Structured object records:
=-=-=
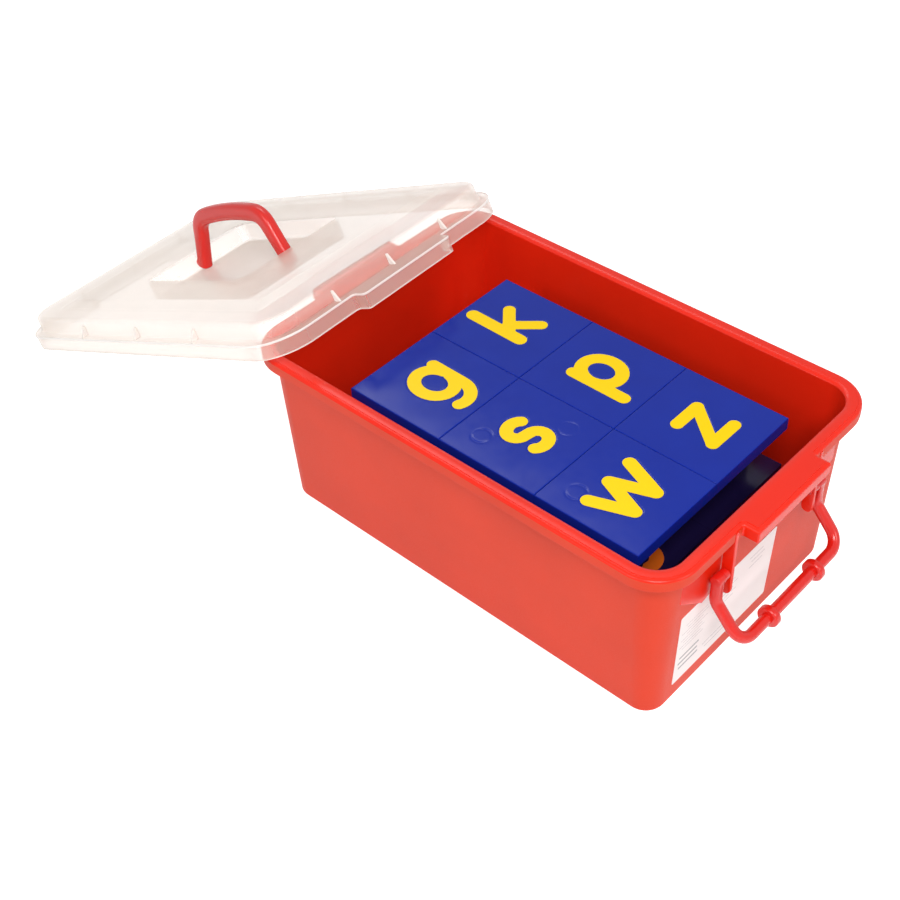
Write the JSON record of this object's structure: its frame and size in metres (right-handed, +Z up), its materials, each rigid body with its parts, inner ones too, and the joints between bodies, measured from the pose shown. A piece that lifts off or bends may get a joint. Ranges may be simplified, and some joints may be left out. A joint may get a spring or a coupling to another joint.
{
  "type": "art supply box",
  "caption": "Tapered plastic tub of square letter tiles with a clear lid leaning on its end, a folding lid handle and swinging clip handles.",
  "frame": {"origin": "centre of the tub's base, on the surface that it stands on", "axes": "+X along the tub towards the labelled end, away from the lid; +Z up"},
  "size_m": [0.7228, 0.2646, 0.1869],
  "materials": {
    "tub_red": "satin",
    "handle_red": "gloss",
    "lid_frosted": "frosted",
    "label_paper": "matte paper",
    "tile_blue": "gloss",
    "letter_yellow": "gloss",
    "letter_orange": "gloss"
  },
  "bodies": {
    "tub": {"tub": "tub_red", "label": "label_paper"},
    "lid": {"lid": "lid_frosted"},
    "lid_handle": {"lid_handle": "handle_red"},
    "near_clip": {"near_clip_handle": "handle_red"},
    "far_clip": {"far_clip_handle": "handle_red"},
    "tiles": {"tile_k": "tile_blue", "letter_k": "letter_yellow", "tile_p": "tile_blue", "letter_p": "letter_yellow", "tile_z": "tile_blue", "letter_z": "letter_yellow", "tile_g": "tile_blue", "letter_g": "letter_yellow", "tile_s": "tile_blue", "letter_s": "letter_yellow", "tile_w": "tile_blue", "letter_w": "letter_yellow", "riser_tiles_1": "tile_blue", "riser_tiles_2": "tile_blue", "riser_tiles_3": "tile_blue", "lower_tiles_1": "tile_blue", "lower_tiles_2": "tile_blue", "lower_tiles_3": "tile_blue", "lower_tiles_4": "tile_blue", "lower_tiles_5": "tile_blue", "lower_tiles_6": "tile_blue", "lower_tiles_7": "tile_blue", "lower_tiles_8": "tile_blue", "letter_j": "letter_orange"}
  },
  "joints": [
    {"name": "near_clip_hinge", "type": "hinge", "parent": "tub", "child": "near_clip", "pos_m": [0.1865, 0, 0.1075], "axis": [0, -1, 0], "range_deg": [0, 143]},
    {"name": "far_clip_hinge", "type": "hinge", "parent": "tub", "child": "far_clip", "pos_m": [-0.1865, 0, 0.1075], "axis": [0, 1, 0], "range_deg": [0, 143]},
    {"name": "lid_lift", "type": "slide", "parent": "tub", "child": "lid", "axis": [0, 0, 1], "range_m": [0, 0.15]},
    {"name": "lid_handle_hinge", "type": "hinge", "parent": "lid", "child": "lid_handle", "pos_m": [-0.32036, -0.01191, 0.10347], "axis": [0.9097, 0.0229, 0.4147], "range_deg": [-84, 95]},
    {"name": "tiles_lift", "type": "slide", "parent": "tub", "child": "tiles", "axis": [0, 0, 1], "range_m": [0, 0.16]}
  ]
}
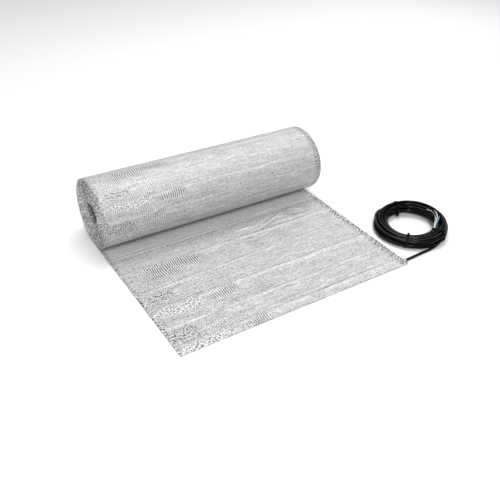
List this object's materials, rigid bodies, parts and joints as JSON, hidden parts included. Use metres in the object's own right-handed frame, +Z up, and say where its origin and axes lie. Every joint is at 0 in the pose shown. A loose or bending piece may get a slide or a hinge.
=-=-=
Aim:
Take the listing above and write it out again exactly.

Final result:
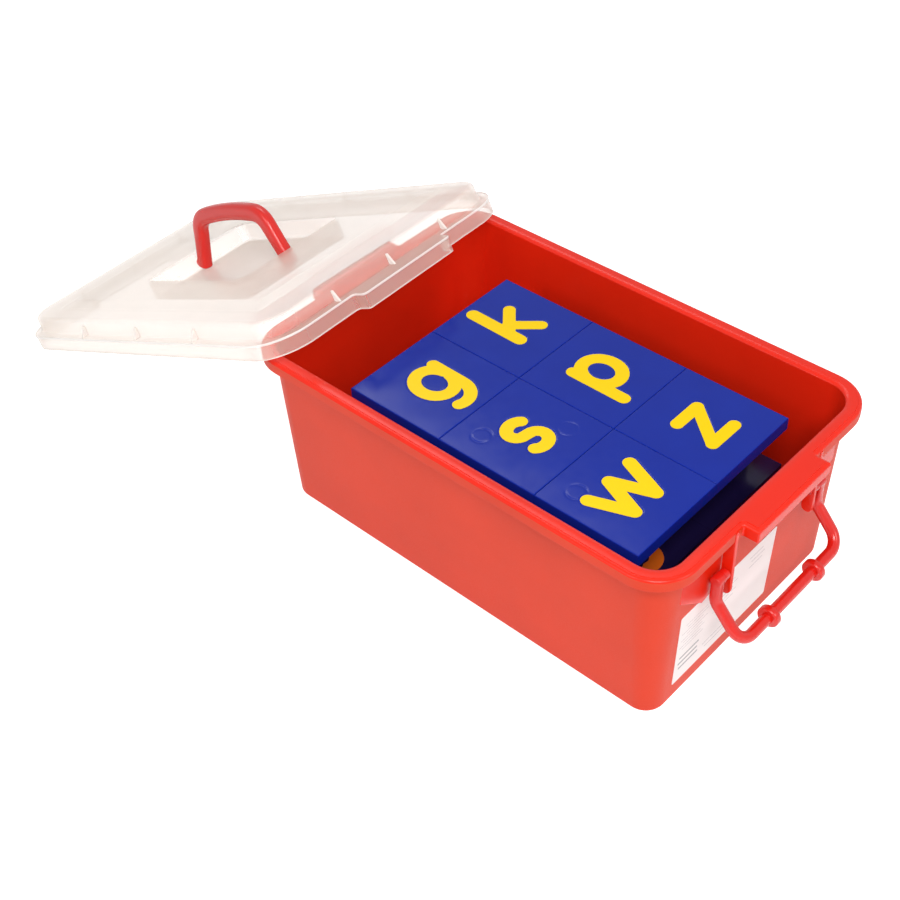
Write the JSON record of this object's structure: its frame and size in metres (right-handed, +Z up), its materials, each rigid body with its parts, inner ones too, and the joints between bodies, measured from the pose shown. A piece that lifts off or bends may get a joint. Ranges may be simplified, and some joints may be left out. A joint may get a spring or a coupling to another joint.
{
  "type": "art supply box",
  "caption": "Tapered plastic tub of square letter tiles with a clear lid leaning on its end, a folding lid handle and swinging clip handles.",
  "frame": {"origin": "centre of the tub's base, on the surface that it stands on", "axes": "+X along the tub towards the labelled end, away from the lid; +Z up"},
  "size_m": [0.7228, 0.2646, 0.1869],
  "materials": {
    "tub_red": "satin",
    "handle_red": "gloss",
    "lid_frosted": "frosted",
    "label_paper": "matte paper",
    "tile_blue": "gloss",
    "letter_yellow": "gloss",
    "letter_orange": "gloss"
  },
  "bodies": {
    "tub": {"tub": "tub_red", "label": "label_paper"},
    "lid": {"lid": "lid_frosted"},
    "lid_handle": {"lid_handle": "handle_red"},
    "near_clip": {"near_clip_handle": "handle_red"},
    "far_clip": {"far_clip_handle": "handle_red"},
    "tiles": {"tile_k": "tile_blue", "letter_k": "letter_yellow", "tile_p": "tile_blue", "letter_p": "letter_yellow", "tile_z": "tile_blue", "letter_z": "letter_yellow", "tile_g": "tile_blue", "letter_g": "letter_yellow", "tile_s": "tile_blue", "letter_s": "letter_yellow", "tile_w": "tile_blue", "letter_w": "letter_yellow", "riser_tiles_1": "tile_blue", "riser_tiles_2": "tile_blue", "riser_tiles_3": "tile_blue", "lower_tiles_1": "tile_blue", "lower_tiles_2": "tile_blue", "lower_tiles_3": "tile_blue", "lower_tiles_4": "tile_blue", "lower_tiles_5": "tile_blue", "lower_tiles_6": "tile_blue", "lower_tiles_7": "tile_blue", "lower_tiles_8": "tile_blue", "letter_j": "letter_orange"}
  },
  "joints": [
    {"name": "near_clip_hinge", "type": "hinge", "parent": "tub", "child": "near_clip", "pos_m": [0.1865, 0, 0.1075], "axis": [0, -1, 0], "range_deg": [0, 143]},
    {"name": "far_clip_hinge", "type": "hinge", "parent": "tub", "child": "far_clip", "pos_m": [-0.1865, 0, 0.1075], "axis": [0, 1, 0], "range_deg": [0, 143]},
    {"name": "lid_lift", "type": "slide", "parent": "tub", "child": "lid", "axis": [0, 0, 1], "range_m": [0, 0.15]},
    {"name": "lid_handle_hinge", "type": "hinge", "parent": "lid", "child": "lid_handle", "pos_m": [-0.32036, -0.01191, 0.10347], "axis": [0.9097, 0.0229, 0.4147], "range_deg": [-84, 95]},
    {"name": "tiles_lift", "type": "slide", "parent": "tub", "child": "tiles", "axis": [0, 0, 1], "range_m": [0, 0.16]}
  ]
}
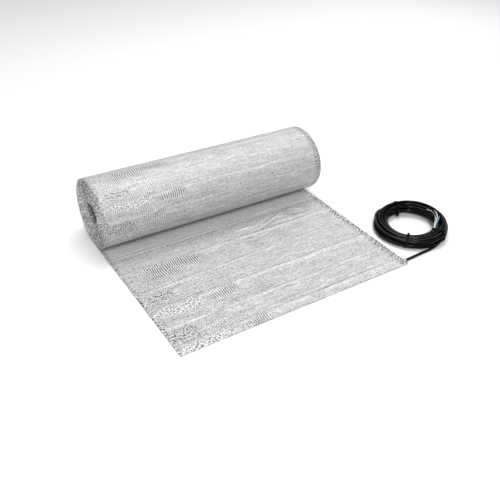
List this object's materials, rigid bodies, parts and joints as JSON, hidden parts included. Use metres in the object's own right-handed frame, +Z up, and say where its origin and axes lie. Every joint is at 0 in the pose shown. A loose or bending piece may get a slide or a hinge.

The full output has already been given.